You can’t predict how things are going to come through the fun house.

But it’s important to acknowledge that the fun house is there, I think.

Too Close to Home

My favorite thing about TANIS this week was how they dealt with the discomfort of reading history for vast conspiracies. It’s one thing to say that Charlemagne was looking for Tanis. It’s another thing to suggest that Kurt Cobain was killed over it.

But where’s the line? I find it really curious that I saw nothing wrong with giving Jack Parsons over to fiction, but I was uncomfortable with L. Ron Hubbard being used in that way, even though they’re contemporaries and, if anyone would love becoming a legend, I imagine it’s Hubbard.

I can’t say why Hubbard seemed for me “too soon.” But I thought this week’s episode, in which Nick is really uncomfortable with a conspiracy theorist who crosses his “too soon” line, did a good job of making clear that the show isn’t unwittingly pressing these buttons.

The Sound of Things

Yesterday morning, they played this song on the radio:

They were trying to argue that it was a kind of proto-rap, which is not really an argument I find that interesting. But I do think that the song has something in common with rap. Not just the rapid-fire delivery but with the joy taken in the sound of words, the playfulness with the very noise of language. These names of places are just fun to say.

I also like this song, because it reminds me that a lot of Johnny Cash songs have a kind of scary humor to them that may not always be immediately obvious. In this one, it’s only when you listen carefully, when you hear him say “I’m a killer” that you start to be very nervous for the guy who picked him up going to Winnemucca.

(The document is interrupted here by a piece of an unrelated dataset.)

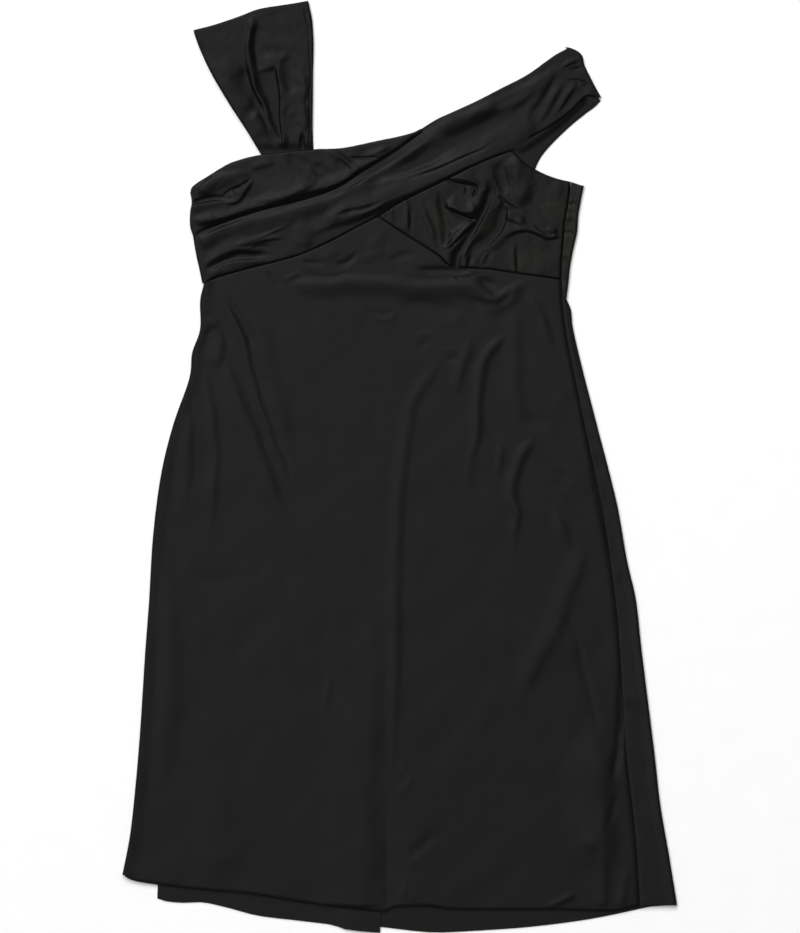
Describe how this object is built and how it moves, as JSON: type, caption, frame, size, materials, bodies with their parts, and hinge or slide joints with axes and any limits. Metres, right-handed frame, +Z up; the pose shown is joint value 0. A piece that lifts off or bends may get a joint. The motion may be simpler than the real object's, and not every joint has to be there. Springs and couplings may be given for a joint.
{
  "type": "asymmetric a-line dress",
  "caption": "Knee-length A-line dress in black satin with an asymmetric draped bodice and two wide straps, laid flat face up.",
  "frame": {"origin": "bottom of the bounding box, under the middle of the dress's width and length, on the surface it lies on", "axes": "+X across the dress to the viewer's right, +Y along it from the hem to the shoulders, +Z up out of its front"},
  "size_m": [0.6376, 1.0699, 0.0097],
  "materials": {
    "black_satin": "smooth satin with a soft sheen"
  },
  "bodies": {
    "root": {"skirt_front": "black_satin", "skirt_back_left": "black_satin", "skirt_back_right": "black_satin", "bodice_back": "black_satin", "drape_upper": "black_satin", "drape_band": "black_satin", "cup": "black_satin", "strap_left_front": "black_satin", "strap_left_back": "black_satin", "strap_right_back": "black_satin"}
  },
  "joints": []
}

There is a tradition of kind of “talking” singing songs. Like, you can hear it in “Hot Rod Lincoln,” which, in my head, is a kind of brother to “I’ve Been Everywhere.”

But, clearly, this is about the noise the instruments can make and the story and the sounds of words is less paramount.

I was kind of thinking that this song, by Nathaniel Rateliff, has that same kind of joy in the sounds of words. Who knows what he’s saying? Who even cares? It just sounds like something.